The dongle is present, and is working for all other workstations.
I've tried disconnecting all other workstations to make sure it's not due to too many licenses in use at once.
I've even done a complete reinstall of windows on the laptop in desperation only to arrive at exactly the same problem.

Does anyone have any suggestions? (I know it's a very very very long shot - but I'm always amazed at the range of knowledge here :) )

Cheers :thumb2
 
Reckon you're missing a driver for the dongle - had a similar thing with an Architects's dongle licensed software - installed software, inserted dongle and pc couldn't 'see' dongle in spite of it being listed as a working device in device manager.

Popped it out and saw the manufacuturer/model info - a quick google, found the specific driver, installed, software restart - bingo :thumb

Even though it works on the workstations I'd still find and located an updated driver and whack it in.
 
Network or Local Dongle

You don't say if the dongle is a network dongle (plugged into and administered by one machine over a network) or a local dongle (plugged into the laptop itself). As you have tested to ensure the other workstations are not using up the available licence instances, I assume it is a network dongle.

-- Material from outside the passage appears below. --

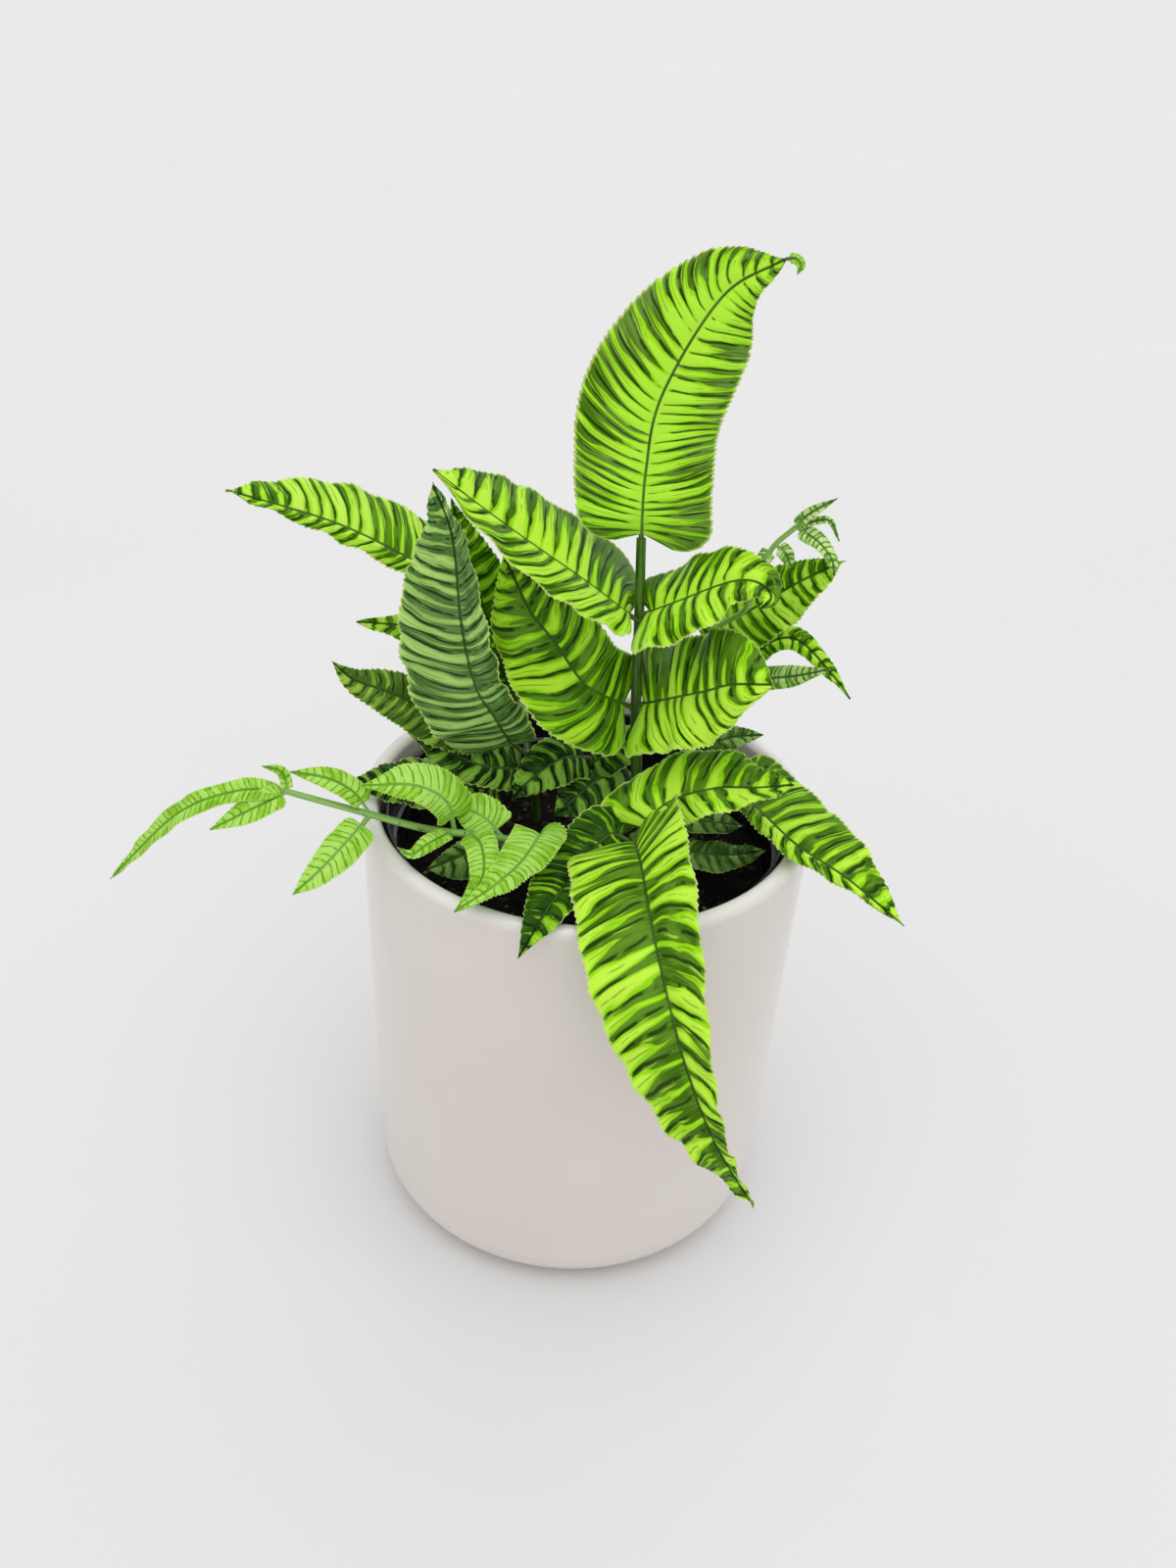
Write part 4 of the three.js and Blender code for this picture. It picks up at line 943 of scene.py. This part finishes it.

We use a variety of local and network dongles.

If it is a network dongle and the other workstations can see and use it, then the licence must be up to date. On our systems I would then consider the registry. The LOCAL_MACHINE/Software branch for the software we use has an environment variable which is set to network or local. If it is set to the latter it will not work with the network dongle as it is expecting to find a dongle locally.

Hope this helps?
 
been off on my holidays and only just seen this reply exeter_lad - Thanks! I'll give it a go on Tuesday.

It is a network dongle as you correctly guessed, and it's been driving me crazy!
 
That looks like a parallel port dongle - there are usually a few different parallel port settings in the BIOS. Try changing the mode and see what happens. You never know, it might just be the port has been disabled.
 
That looks like a parallel port dongle - there are usually a few different parallel port settings in the BIOS. Try changing the mode and see what happens. You never know, it might just be the port has been disabled.

Thanks for the suggestion - surely though the parallel port BIOS setting is only relevant to the server that has the network dongle attached to it?

The workstation with the problem doesn't have the dongle physically attached to it so I can't see how this would affect it. Admittedly I'm out of my depth on this so I'd be happy to be proved wrong....
 
Ah, I see - I thought that the dongle was local, but there was some co-ordination going on across the network, to limit the total number of licences.

Another thought then - laptops tend to be mobile and work in less friendly environments, so they tend to have firewalls. Maybe it's worth temporarily disabling any firewall software and seeing if that makes a difference?